Would the Federal Reserve be correct in this reading of the law? That's not clear. Profiting from the difference between the nominal value of a coin and the cost of manufacturing it has often been considered a valid form of government revenue. The U.S. code requires the Treasury to book as a receipt the difference between the cost of the metal and the face value of the coin, and to book as an expense any associated costs of shipping or waste. The profit is then supposed to be deposited into the "coinage profit fund."
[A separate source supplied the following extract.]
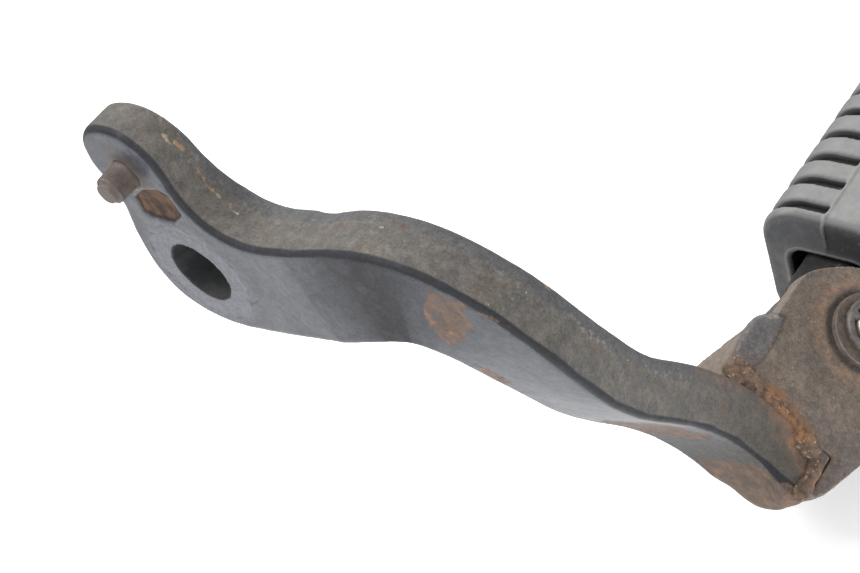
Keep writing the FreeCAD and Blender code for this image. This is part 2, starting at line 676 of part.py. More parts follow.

The coinage profit fund, however, was long ago phased out. In its place is something called the U.S. Public Mint Enterprise Fund, which was created with the aim of having the Mint work more like a business. Basically, the idea with this fund is that Mint revenues first go to pay for the Mint. The Treasury Secretary is authorized to transfer amounts in the Enterprise Fund into the Treasury's general fund if he determines it has fund in excess of what it needs.
Funds transfered in the general fund could be deposited at the Federal Reserve. But the question of whether or not they count as revenue for the purposes of the statute remains unclear.
Hopefully we'll one day understand exactly what the Fed really did tell the White House about the platinum coin. Maybe someone should just FOIA the documents.
The platinum coin began as a way to exploit a legal loophole to avoid the authority of Congress on the budget ceiling. Fitting that it may have died because of another legal technicality.